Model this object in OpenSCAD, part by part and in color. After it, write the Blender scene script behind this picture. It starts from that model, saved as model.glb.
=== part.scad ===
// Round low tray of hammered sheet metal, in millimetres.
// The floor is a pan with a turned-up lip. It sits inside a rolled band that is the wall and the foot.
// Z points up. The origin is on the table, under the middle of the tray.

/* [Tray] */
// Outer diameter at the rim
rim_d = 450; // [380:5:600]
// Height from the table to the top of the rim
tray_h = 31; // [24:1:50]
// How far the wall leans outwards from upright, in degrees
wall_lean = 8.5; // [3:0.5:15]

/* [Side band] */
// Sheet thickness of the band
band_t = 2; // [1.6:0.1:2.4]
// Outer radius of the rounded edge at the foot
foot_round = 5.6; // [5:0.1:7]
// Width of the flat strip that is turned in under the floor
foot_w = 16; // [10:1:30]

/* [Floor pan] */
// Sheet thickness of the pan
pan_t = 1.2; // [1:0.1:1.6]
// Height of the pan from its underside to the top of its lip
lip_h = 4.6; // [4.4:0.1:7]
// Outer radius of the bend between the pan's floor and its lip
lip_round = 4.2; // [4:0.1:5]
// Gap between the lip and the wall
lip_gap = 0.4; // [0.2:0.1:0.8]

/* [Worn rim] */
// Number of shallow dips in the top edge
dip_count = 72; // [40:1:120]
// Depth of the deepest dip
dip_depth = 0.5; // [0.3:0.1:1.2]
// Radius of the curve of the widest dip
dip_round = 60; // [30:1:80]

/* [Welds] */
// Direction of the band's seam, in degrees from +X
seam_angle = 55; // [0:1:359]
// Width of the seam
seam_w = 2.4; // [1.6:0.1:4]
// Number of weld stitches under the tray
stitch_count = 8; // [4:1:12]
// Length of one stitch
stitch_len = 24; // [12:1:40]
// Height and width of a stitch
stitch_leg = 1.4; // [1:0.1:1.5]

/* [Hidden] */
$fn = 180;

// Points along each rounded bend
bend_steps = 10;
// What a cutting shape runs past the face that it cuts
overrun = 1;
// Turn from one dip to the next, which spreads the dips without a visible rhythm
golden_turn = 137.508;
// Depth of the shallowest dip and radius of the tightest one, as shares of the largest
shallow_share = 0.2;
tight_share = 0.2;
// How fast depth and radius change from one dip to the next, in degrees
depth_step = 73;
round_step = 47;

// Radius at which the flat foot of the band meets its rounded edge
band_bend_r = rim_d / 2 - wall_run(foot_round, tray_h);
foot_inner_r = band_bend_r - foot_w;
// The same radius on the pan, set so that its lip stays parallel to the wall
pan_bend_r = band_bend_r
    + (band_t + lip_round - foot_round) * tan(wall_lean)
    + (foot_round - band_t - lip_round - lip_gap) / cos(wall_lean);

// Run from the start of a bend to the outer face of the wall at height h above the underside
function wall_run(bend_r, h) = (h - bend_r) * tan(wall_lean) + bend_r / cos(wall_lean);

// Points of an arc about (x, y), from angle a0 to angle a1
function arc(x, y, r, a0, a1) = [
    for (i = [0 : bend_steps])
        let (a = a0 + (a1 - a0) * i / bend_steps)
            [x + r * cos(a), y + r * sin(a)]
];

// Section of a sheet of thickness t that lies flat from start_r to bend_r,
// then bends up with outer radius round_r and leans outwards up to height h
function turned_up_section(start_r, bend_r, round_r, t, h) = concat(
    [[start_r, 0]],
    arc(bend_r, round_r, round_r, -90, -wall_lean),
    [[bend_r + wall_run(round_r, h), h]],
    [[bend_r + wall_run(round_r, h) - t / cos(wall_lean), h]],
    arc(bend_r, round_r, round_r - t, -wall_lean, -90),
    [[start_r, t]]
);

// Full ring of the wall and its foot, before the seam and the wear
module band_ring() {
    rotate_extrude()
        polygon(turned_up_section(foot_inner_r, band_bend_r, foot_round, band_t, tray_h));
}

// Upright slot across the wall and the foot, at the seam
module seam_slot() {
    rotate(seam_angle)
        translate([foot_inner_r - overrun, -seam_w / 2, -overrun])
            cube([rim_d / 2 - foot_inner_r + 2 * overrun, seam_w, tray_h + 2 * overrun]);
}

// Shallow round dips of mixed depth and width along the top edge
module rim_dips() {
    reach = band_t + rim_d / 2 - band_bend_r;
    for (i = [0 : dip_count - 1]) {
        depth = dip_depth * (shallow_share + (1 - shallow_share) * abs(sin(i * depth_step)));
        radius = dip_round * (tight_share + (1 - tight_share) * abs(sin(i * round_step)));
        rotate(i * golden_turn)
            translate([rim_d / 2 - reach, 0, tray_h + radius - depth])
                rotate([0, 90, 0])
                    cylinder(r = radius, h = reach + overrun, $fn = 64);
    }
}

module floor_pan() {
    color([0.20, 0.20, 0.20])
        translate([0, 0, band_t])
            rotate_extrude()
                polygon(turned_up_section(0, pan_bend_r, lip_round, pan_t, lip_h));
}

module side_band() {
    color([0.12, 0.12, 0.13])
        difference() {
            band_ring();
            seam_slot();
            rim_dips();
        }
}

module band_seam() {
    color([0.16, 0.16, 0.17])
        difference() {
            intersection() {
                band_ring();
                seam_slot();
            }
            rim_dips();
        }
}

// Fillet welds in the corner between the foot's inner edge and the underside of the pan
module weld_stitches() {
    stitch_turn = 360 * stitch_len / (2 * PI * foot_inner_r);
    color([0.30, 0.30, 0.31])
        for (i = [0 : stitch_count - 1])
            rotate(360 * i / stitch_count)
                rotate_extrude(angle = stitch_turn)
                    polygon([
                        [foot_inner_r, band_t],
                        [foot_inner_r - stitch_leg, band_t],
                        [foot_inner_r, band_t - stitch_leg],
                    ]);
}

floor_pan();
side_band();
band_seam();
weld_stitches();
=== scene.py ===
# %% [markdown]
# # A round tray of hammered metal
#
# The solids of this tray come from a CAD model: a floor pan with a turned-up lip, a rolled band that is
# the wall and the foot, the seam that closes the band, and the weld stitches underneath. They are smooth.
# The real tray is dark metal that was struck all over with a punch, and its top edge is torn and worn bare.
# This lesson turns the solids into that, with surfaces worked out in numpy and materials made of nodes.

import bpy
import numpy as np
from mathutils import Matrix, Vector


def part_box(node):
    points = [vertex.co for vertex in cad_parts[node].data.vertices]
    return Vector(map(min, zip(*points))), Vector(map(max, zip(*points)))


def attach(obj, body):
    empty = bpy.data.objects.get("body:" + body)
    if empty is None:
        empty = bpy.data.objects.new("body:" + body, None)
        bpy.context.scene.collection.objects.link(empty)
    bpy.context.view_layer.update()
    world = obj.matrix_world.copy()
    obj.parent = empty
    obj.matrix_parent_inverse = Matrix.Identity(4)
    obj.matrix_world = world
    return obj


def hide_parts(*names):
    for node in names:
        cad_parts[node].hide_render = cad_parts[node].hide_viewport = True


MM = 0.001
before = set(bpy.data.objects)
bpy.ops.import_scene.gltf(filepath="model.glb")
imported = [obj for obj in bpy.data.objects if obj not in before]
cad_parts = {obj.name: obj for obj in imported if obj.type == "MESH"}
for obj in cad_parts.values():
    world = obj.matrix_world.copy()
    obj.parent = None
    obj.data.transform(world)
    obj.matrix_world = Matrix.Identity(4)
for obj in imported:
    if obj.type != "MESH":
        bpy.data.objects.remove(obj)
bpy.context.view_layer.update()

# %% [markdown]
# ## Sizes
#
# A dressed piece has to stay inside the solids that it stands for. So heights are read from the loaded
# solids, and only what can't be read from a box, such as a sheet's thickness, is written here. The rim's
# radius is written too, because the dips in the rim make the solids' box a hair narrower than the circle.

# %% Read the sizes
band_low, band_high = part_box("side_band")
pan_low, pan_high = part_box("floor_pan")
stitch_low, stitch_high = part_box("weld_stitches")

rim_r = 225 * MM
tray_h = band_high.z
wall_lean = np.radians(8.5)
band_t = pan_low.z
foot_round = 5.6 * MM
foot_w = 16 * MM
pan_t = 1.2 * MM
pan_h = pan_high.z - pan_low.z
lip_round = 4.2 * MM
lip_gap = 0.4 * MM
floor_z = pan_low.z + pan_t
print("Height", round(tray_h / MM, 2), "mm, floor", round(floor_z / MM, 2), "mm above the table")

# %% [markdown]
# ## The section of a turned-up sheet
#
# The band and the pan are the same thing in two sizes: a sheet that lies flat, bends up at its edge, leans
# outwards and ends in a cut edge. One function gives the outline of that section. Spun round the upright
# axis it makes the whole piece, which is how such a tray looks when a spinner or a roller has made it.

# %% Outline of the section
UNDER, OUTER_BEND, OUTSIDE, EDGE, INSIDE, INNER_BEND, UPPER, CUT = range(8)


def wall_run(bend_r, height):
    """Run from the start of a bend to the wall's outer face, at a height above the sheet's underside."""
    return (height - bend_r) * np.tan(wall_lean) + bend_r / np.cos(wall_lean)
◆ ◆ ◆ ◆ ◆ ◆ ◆
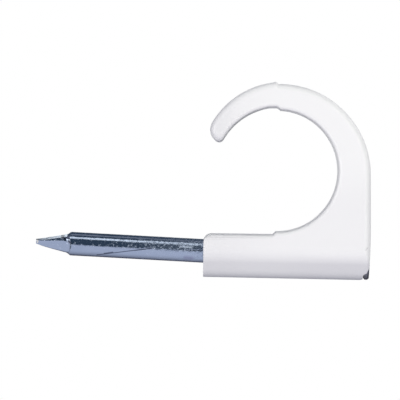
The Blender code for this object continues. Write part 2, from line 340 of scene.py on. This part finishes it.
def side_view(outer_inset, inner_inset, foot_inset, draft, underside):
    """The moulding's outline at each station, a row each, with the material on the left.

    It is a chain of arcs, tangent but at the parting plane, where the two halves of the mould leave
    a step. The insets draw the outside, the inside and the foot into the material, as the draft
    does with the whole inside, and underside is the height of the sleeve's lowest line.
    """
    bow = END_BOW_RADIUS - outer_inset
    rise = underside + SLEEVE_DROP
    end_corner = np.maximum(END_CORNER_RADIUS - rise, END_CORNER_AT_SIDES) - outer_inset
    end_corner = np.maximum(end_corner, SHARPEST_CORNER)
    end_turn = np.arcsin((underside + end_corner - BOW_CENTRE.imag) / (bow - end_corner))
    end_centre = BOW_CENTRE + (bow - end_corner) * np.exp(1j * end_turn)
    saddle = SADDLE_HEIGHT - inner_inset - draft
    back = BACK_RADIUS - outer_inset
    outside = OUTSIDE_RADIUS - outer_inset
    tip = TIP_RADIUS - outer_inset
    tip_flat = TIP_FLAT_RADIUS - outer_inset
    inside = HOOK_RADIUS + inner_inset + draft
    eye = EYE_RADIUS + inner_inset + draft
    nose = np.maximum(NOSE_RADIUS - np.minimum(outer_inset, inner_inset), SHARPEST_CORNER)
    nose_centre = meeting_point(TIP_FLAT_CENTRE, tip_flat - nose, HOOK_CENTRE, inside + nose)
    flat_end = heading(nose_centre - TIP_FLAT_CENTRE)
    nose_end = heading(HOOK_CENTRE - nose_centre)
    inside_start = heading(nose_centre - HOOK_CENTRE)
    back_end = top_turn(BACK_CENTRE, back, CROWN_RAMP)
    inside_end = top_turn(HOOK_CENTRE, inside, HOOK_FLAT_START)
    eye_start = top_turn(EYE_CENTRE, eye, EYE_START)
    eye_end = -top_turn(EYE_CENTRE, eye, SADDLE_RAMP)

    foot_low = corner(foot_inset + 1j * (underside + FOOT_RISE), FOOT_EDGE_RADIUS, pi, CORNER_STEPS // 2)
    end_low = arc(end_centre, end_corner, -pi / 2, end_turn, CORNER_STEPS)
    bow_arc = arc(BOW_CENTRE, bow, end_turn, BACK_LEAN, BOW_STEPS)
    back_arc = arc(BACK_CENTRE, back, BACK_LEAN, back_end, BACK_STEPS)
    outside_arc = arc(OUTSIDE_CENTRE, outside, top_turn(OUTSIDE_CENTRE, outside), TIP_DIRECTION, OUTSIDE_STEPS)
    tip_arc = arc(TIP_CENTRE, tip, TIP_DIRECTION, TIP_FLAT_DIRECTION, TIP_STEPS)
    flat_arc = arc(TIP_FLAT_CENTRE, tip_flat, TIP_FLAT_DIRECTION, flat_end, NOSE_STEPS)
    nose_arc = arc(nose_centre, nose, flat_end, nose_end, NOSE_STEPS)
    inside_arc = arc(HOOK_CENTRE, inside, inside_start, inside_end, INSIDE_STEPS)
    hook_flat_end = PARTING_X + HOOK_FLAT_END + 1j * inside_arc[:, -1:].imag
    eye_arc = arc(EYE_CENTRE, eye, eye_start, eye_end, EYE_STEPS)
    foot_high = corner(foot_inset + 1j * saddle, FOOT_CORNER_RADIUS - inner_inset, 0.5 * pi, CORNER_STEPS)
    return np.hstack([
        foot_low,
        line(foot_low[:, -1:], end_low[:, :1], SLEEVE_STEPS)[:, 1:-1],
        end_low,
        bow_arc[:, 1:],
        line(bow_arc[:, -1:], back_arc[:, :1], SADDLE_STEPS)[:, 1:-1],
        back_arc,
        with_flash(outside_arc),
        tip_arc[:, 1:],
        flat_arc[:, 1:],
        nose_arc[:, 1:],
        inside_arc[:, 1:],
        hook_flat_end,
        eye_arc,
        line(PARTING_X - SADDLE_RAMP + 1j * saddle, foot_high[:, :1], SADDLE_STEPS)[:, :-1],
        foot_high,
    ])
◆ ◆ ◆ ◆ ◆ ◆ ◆
:: Exercise aim ::
List each line of the records that holds the string "names".

:: Expected answer ::
def hide_parts(*names):
    for node in names:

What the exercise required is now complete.